The city of Moscow is ditching software produced by Microsoft on thousands of its PCs, replacing it with homegrown alternatives. The move comes amid growing pressure from the country's president, Vladimir Putin, to reduce reliance on foreign technology solutions, in favor of those developed by domestic providers.
Such changes have been in the planning for years. In 2014, Russian authorities were already drafting legislation aimed at 'encouraging' government agencies and state-run enterprises to give preference to local hardware and software vendors instead of international technology brands.
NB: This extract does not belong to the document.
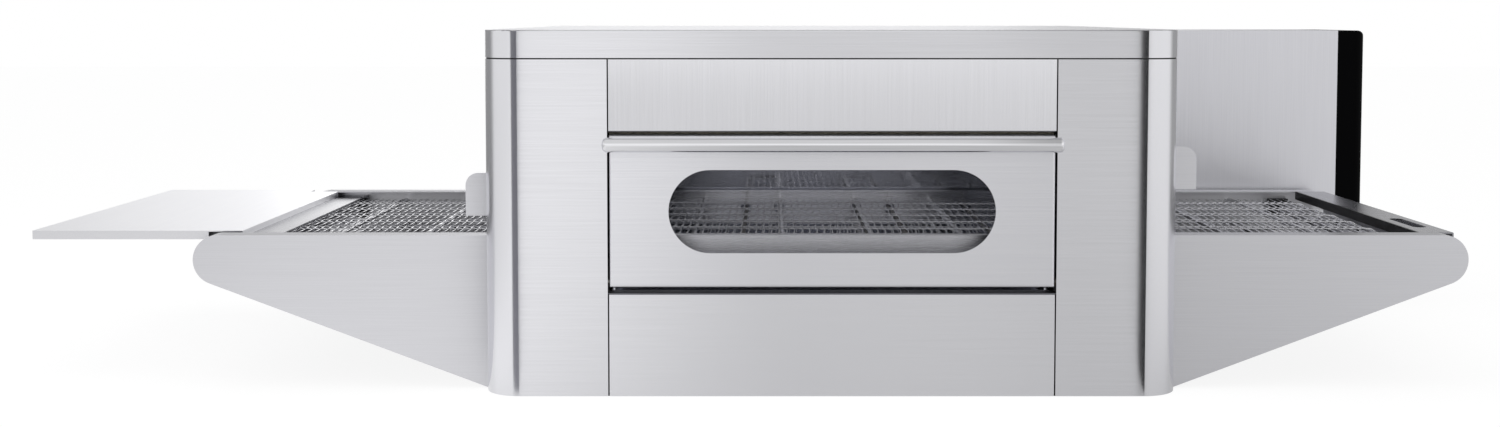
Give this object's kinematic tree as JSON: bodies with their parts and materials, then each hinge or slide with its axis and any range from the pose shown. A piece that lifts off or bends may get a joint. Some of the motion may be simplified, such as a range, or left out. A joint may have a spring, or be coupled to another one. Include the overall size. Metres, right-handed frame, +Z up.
{
  "type": "conveyor oven",
  "caption": "Tunnel oven on a flat base: a wire belt carries food through a heated chamber with a glazed drop-down door, an entry shelf and a rear control box.",
  "frame": {"origin": "centre of the casing's flat underside, at the height of the surface it stands on", "axes": "+X along the belt towards its exit end, the door faces -Y, +Z up"},
  "size_m": [2.175, 0.9427, 0.515],
  "materials": {
    "brushed_stainless": "brushed, satin",
    "polished_steel": "polished",
    "chamber_steel": "bright rolled sheet",
    "belt_wire": "drawn wire, heat darkened",
    "dark_strip": "matt black",
    "painted_steel": "grey primer",
    "element_tube": "oxidised",
    "ceramic": "unglazed",
    "ceramic_wool": "felted",
    "door_glass": "clear tempered",
    "silicone_seal": "matt",
    "black_moulding": "gloss moulded",
    "display": "gloss",
    "bronze": "machined",
    "cast_motor": "cast, painted",
    "electrical_plastic": "moulded",
    "circuit_board": "coated",
    "start_green": "moulded",
    "stop_red": "moulded"
  },
  "bodies": {
    "oven": {"base_pan": "brushed_stainless", "frame": "painted_steel", "top_cap": "brushed_stainless", "left_side_panel": "brushed_stainless", "right_side_panel": "brushed_stainless", "back_panel": "brushed_stainless", "panel_screws": "polished_steel", "upper_fascia": "brushed_stainless", "lower_fascia": "brushed_stainless", "vent_strip": "dark_strip", "door_sill": "brushed_stainless", "hinge_bushes": "bronze", "chamber_liner": "chamber_steel", "insulation": "ceramic_wool", "heating_elements": "element_tube", "element_bushes": "ceramic", "chamber_rails": "brushed_stainless", "left_near_wing": "brushed_stainless", "left_far_wing": "brushed_stainless", "right_near_wing": "brushed_stainless", "right_far_wing": "brushed_stainless", "conveyor_belt": "belt_wire", "shaft_bearings": "bronze", "belt_supports": "polished_steel", "entry_cover": "brushed_stainless", "exit_cover": "brushed_stainless", "exit_bar": "dark_strip", "shutter_nuts": "polished_steel", "box_shell": "brushed_stainless", "control_bezel": "black_moulding", "control_face": "black_moulding", "display_glass": "display", "drive_chain": "belt_wire", "motor_bracket": "painted_steel", "gear_motor": "cast_motor", "contactors": "electrical_plastic", "control_board": "circuit_board", "fan_housing": "black_moulding", "cable_gland": "black_moulding"},
    "door": {"door_skin": "brushed_stainless", "door_inner": "brushed_stainless", "window_panes": "door_glass", "door_seal": "silicone_seal", "handle_tube": "brushed_stainless", "handle_ends": "polished_steel", "handle_posts": "polished_steel", "hinge_pins": "polished_steel"},
    "entry_shutter": {"left_shutter": "brushed_stainless"},
    "exit_shutter": {"right_shutter": "brushed_stainless"},
    "entry_shaft": {"idler_shaft": "polished_steel", "idler_wheels": "belt_wire"},
    "exit_shaft": {"drive_shaft": "polished_steel", "drive_wheels": "belt_wire"},
    "motor_output": {"motor_sprocket": "belt_wire"},
    "fan": {"fan_rotor": "black_moulding"},
    "entry_shelf": {"shelf": "brushed_stainless"},
    "entry_tray": {"left_crumb_tray": "brushed_stainless"},
    "exit_tray": {"right_crumb_tray": "brushed_stainless"},
    "start_button": {"power_button": "start_green"},
    "stop_button": {"emergency_stop": "stop_red"}
  },
  "joints": [
    {"name": "door_hinge", "type": "hinge", "parent": "oven", "child": "door", "pos_m": [0, -0.428, 0.161], "axis": [1, 0, 0], "range_deg": [0, 90]},
    {"name": "entry_shutter_slide", "type": "slide", "parent": "oven", "child": "entry_shutter", "axis": [0, 0, 1], "range_m": [0, 0.038]},
    {"name": "exit_shutter_slide", "type": "slide", "parent": "oven", "child": "exit_shutter", "axis": [0, 0, 1], "range_m": [-0.038, 0]},
    {"name": "drive_spin", "type": "hinge", "parent": "oven", "child": "exit_shaft", "pos_m": [0.828, 0, 0.1887], "axis": [0, 1, 0], "continuous": true},
    {"name": "idler_spin", "type": "hinge", "parent": "oven", "child": "entry_shaft", "pos_m": [-0.828, 0, 0.1887], "axis": [0, 1, 0], "continuous": true},
    {"name": "motor_spin", "type": "hinge", "parent": "oven", "child": "motor_output", "pos_m": [0.828, 0, 0.345], "axis": [0, 1, 0], "continuous": true},
    {"name": "fan_spin", "type": "hinge", "parent": "oven", "child": "fan", "pos_m": [0.831, 0.42, 0.4], "axis": [0, 1, 0], "continuous": true},
    {"name": "shelf_lift", "type": "slide", "parent": "oven", "child": "entry_shelf", "axis": [0, 0, 1], "range_m": [0, 0.15]},
    {"name": "entry_tray_slide", "type": "slide", "parent": "oven", "child": "entry_tray", "axis": [-1, 0, 0], "range_m": [0, 0.3]},
    {"name": "exit_tray_slide", "type": "slide", "parent": "oven", "child": "exit_tray", "axis": [1, 0, 0], "range_m": [0, 0.3]},
    {"name": "start_button_press", "type": "slide", "parent": "oven", "child": "start_button", "axis": [-1, 0, 0], "range_m": [0, 0.003], "stiffness_N_per_m": 400, "springref_m": -0.002},
    {"name": "stop_button_press", "type": "slide", "parent": "oven", "child": "stop_button", "axis": [-1, 0, 0], "range_m": [0, 0.005]}
  ],
  "couplings": [
    {"joint": "idler_spin", "follows": "drive_spin", "ratio": 1},
    {"joint": "motor_spin", "follows": "drive_spin", "ratio": 1}
  ]
}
As Bloomberg reports, Moscow will now remove Microsoft's Outlook and Exchange Server from 6,000 computers, opting instead for an alternative email solution from state-run operator Rostelecom. According to Artem Yermolaev, Moscow's IT chief, the city is considering a further expansion of the program, deploying the new software on up to 600,000 PCs and servers.
Yermolaev added that the program may also extend to the eventual replacement of Windows and Office on all of the city's PCs.
President Putin's 'digital czar' German Klimenko has made no secret of his opposition to Windows, and his desire to see it replaced on all government systems with a domestically developed Linux-based OS. Klimenko also wants to raise taxes on foreign tech firms in order to help Russia's own companies, such as search giant Yandex.
Russia's Minister of Communications, Nikolai Nikiforov, said that from next year, government bodies - such as the Federal Anti-Monopoly Service, General Prosecutor's Office and Audit Chamber - will begin "tightening their grip" on those government departments and state-run companies that fail to reduce their usage of software from foreign companies.